Horsens Juleby or the famous Christmas Town is situated at Torvet fronting Vor Frelsers Kirke (Our Saviour’s Church) right in the center of Horsens. What you’ll see here are small and colorful wooden houses decorated with a variety of Christmas decorations, lights plus sweet treats and presents.
There are lots of things to buy here such as wooden toys, felt hats, burnt almonds, art works and Christmas decors. A special program is also organized to entertain visitors and this includes music and fun for the entire family. The best part is that it’s free to visit this place where individuals and families can have a memorable Christmas vacation.
The Horsens Christmas Town can be visited from December 4 to 20 each year. If the name sounds not very familiar to you, Horsens is a town in the southern part of Aarhus and east of Jutland. History has it that its name was taken from two Danish words hors which refers to horse and naes which means headland. It is here in Horsens where the first Danish iron foundry outside of Copenhagen and factories that manufacture tobacco and textile were established.
Horsens holds various cultural and entertainment events every year such as the European Medieval Festival, the Music Festival, the Children’s Theater Festival and the Crime Festival among others. These events even feature internationally renowned artists from other countries. Some of those that have performed in concerts here or are still planning to perform in this small town include Elton John, The Beach Boys, Tom Jones, Bryan Adams, David Bowie, Paul McCartney, The Rolling Stones, U2 and Madonna.
Santa Claus Meetup in Denmark
Christmas starts early in Denmark. Preparations for the most festive celebration in December starts in July as numerous Santa Claus, the main father figure of Christmas, and their helpers meet up in the country’s capital city.

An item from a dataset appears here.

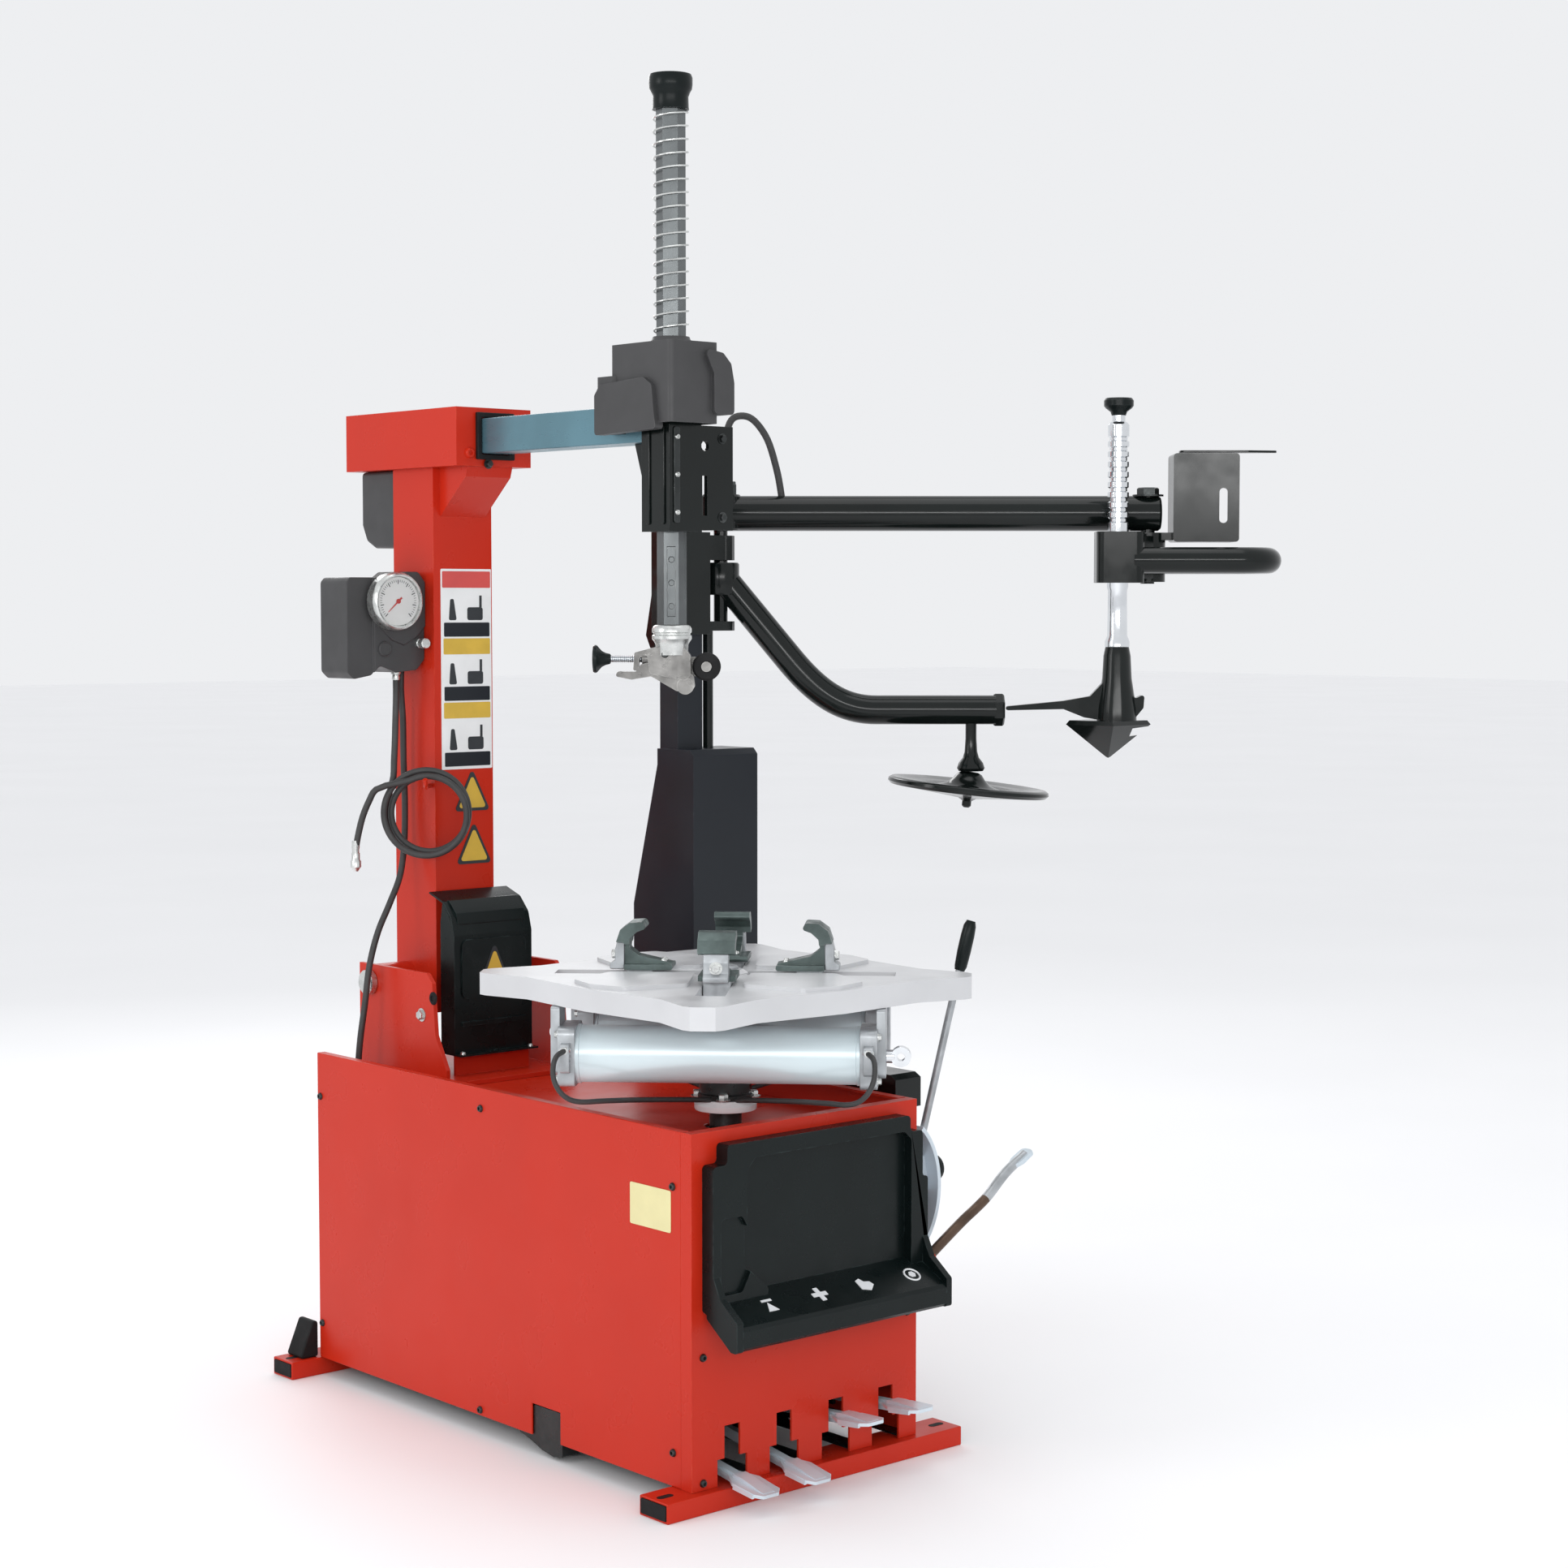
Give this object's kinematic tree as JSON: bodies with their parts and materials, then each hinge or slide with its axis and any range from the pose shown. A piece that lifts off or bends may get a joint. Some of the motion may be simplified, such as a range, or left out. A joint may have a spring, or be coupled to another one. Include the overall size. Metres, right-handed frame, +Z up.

This event that takes place every summer is known as the Father Christmas & Christmas Elves Congress or the World Santa Claus Congress. During this yearly gathering at the Bakken Amusement Park in Copenhagen, Santa Claus representatives from Europe, the U.S., Canada and Japan come together dressed in their red suits to discuss various issues for 3 to 4 days. Some of the issues they take up are ways to improve the rooftop parking conditions, stronger ropes for roof-elves, weight regulations for Santas and standards of cleaning the chimney where Santa Claus is known to pass through when visiting houses in Christmastime. Previous topics taken up were international taxation rules regarding presents, the size of official Santa spoons and the exact date of delivery of Christmas gifts. As to the weight issue, there was a time that the Santas rode in their bicycles as a way of showing people that they don’t ignore their health.
It was in 1957 when the first Father Christmas congress was held. Danish artist and entertainer Professor Tribini was credited for organizing the event in realization of his dream of gathering the world’s Santas for fun activities during the summer season. Initially, only the Santas from Denmark and Sweden attended the event but through the years, representatives from other countries were encouraged to join as well. In 2009, an estimated 100 Santas from 10 different countries attended the congress.
The Father Christmas Congress does not focus solely on serious discussions of matters affecting Santa Claus. Of course, there are fun activities as well as charity work that they take part in. There are stage performances, Christmas cake baking and storytelling sessions for children. The highlight of the event is the traditional parade around the Copenhagen city center.